Beginning with the line that contains "PIN_R, PIN_LENGTH, PIN_PITCH" and ending with the line that contains "points = [vertex.co", reproduce each line exactly; include both and add nothing.
* begin Source data *
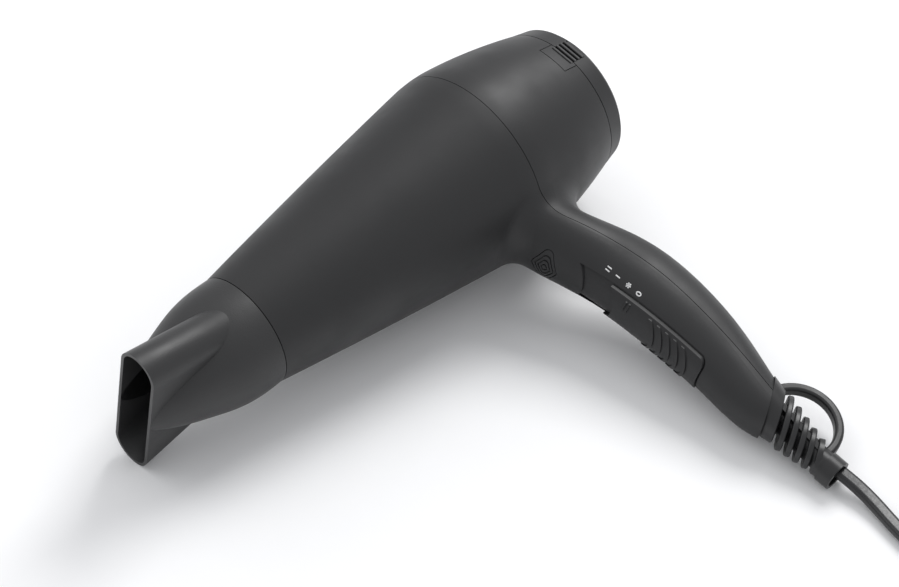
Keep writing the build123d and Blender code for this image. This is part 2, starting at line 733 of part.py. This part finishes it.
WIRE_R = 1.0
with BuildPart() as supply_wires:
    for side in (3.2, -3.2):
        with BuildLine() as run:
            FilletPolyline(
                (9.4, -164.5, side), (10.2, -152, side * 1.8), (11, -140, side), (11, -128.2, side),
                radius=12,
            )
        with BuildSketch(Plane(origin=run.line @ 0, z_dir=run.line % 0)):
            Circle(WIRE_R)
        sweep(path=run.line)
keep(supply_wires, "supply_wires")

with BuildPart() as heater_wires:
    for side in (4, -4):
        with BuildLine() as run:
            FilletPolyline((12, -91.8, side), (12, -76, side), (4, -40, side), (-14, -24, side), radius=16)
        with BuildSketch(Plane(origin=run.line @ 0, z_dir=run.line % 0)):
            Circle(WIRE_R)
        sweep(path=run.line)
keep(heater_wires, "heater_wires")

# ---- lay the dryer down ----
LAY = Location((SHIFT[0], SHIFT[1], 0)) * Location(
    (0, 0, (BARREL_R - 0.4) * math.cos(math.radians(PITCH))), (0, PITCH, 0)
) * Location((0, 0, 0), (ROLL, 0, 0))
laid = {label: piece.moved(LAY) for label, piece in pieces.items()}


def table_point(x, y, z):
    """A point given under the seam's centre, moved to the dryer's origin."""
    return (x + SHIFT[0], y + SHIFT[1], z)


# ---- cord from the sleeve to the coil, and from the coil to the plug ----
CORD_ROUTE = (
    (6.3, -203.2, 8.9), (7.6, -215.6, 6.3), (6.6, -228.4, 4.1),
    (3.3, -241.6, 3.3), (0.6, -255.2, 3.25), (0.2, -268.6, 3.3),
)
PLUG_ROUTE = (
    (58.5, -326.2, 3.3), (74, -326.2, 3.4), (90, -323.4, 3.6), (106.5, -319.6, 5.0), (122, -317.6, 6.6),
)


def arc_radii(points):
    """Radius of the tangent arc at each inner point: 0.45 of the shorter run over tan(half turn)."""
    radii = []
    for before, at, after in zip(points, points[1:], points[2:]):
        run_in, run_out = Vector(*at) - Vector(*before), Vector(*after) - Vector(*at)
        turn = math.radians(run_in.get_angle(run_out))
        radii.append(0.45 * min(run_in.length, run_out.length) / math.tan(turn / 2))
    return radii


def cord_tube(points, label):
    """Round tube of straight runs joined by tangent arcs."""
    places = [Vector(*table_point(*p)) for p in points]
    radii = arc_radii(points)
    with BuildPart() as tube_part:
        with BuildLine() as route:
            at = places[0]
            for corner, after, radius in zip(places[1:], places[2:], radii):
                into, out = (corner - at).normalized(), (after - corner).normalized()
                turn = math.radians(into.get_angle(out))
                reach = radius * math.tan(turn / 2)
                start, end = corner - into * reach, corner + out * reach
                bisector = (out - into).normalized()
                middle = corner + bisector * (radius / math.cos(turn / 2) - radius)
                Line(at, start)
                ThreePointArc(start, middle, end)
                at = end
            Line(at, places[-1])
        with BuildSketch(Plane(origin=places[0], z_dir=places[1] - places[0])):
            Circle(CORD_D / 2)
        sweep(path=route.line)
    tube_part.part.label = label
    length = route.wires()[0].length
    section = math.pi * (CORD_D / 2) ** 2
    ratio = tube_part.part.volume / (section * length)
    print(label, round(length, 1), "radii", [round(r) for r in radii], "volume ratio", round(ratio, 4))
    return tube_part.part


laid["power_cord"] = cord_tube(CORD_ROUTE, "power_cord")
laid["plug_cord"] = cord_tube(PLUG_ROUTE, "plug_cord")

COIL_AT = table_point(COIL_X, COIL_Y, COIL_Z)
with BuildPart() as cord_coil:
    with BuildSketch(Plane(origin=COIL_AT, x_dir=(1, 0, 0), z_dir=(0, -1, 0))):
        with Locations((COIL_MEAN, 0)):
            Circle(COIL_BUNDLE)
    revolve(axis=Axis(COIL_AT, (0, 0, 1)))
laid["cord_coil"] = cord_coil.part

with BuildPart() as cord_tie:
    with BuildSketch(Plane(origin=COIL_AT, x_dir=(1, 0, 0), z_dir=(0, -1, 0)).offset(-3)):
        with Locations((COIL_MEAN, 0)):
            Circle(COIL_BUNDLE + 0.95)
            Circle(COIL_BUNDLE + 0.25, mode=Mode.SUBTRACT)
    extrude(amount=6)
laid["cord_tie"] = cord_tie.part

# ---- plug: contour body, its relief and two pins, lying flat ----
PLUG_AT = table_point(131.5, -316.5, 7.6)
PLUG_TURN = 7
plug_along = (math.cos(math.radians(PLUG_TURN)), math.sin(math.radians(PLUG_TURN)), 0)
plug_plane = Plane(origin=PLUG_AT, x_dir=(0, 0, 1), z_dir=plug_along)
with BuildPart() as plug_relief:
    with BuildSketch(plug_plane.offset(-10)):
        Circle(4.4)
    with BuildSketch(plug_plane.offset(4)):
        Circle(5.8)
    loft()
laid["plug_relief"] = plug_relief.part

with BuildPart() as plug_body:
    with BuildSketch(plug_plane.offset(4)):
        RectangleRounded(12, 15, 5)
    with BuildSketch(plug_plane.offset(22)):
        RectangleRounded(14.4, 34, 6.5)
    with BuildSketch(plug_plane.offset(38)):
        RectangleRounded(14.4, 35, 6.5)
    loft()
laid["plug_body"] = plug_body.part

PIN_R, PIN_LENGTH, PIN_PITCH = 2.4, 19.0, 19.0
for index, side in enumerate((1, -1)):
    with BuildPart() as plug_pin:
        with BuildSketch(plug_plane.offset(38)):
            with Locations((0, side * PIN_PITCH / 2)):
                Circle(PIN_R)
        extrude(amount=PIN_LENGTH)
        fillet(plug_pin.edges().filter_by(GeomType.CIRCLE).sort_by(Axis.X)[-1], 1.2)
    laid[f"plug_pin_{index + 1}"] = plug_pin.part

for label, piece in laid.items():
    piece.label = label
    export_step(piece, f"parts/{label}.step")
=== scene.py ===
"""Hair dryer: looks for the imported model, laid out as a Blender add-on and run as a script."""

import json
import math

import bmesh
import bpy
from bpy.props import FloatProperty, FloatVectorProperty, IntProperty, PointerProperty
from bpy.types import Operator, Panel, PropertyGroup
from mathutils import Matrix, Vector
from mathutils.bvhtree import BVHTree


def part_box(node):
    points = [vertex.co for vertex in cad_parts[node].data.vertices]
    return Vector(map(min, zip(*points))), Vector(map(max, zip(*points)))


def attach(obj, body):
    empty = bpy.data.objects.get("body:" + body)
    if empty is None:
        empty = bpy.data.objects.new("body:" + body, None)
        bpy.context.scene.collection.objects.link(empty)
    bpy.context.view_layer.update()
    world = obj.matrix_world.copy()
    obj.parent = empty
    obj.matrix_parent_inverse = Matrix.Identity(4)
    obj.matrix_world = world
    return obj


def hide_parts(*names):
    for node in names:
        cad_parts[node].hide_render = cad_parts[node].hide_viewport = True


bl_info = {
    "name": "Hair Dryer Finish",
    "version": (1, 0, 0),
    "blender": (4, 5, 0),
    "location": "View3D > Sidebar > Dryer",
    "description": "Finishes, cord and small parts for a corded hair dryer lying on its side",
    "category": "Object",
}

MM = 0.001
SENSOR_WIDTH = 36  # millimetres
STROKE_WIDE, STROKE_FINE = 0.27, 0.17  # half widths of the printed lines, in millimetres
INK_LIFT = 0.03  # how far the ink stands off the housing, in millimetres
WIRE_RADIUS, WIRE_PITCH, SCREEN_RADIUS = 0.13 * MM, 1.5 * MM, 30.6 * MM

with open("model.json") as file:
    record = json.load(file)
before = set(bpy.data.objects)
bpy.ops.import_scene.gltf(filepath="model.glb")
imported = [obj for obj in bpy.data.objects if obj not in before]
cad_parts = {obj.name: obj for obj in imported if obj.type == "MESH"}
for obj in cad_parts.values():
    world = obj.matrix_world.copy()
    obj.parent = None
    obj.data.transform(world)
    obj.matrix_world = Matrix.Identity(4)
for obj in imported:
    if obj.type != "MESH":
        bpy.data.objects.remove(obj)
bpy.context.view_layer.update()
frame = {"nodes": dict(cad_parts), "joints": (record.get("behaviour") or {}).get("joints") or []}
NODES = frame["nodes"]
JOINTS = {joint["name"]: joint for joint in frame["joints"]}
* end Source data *
Final result:
PIN_R, PIN_LENGTH, PIN_PITCH = 2.4, 19.0, 19.0
for index, side in enumerate((1, -1)):
    with BuildPart() as plug_pin:
        with BuildSketch(plug_plane.offset(38)):
            with Locations((0, side * PIN_PITCH / 2)):
                Circle(PIN_R)
        extrude(amount=PIN_LENGTH)
        fillet(plug_pin.edges().filter_by(GeomType.CIRCLE).sort_by(Axis.X)[-1], 1.2)
    laid[f"plug_pin_{index + 1}"] = plug_pin.part

for label, piece in laid.items():
    piece.label = label
    export_step(piece, f"parts/{label}.step")
=== scene.py ===
"""Hair dryer: looks for the imported model, laid out as a Blender add-on and run as a script."""

import json
import math

import bmesh
import bpy
from bpy.props import FloatProperty, FloatVectorProperty, IntProperty, PointerProperty
from bpy.types import Operator, Panel, PropertyGroup
from mathutils import Matrix, Vector
from mathutils.bvhtree import BVHTree


def part_box(node):
    points = [vertex.co for vertex in cad_parts[node].data.vertices]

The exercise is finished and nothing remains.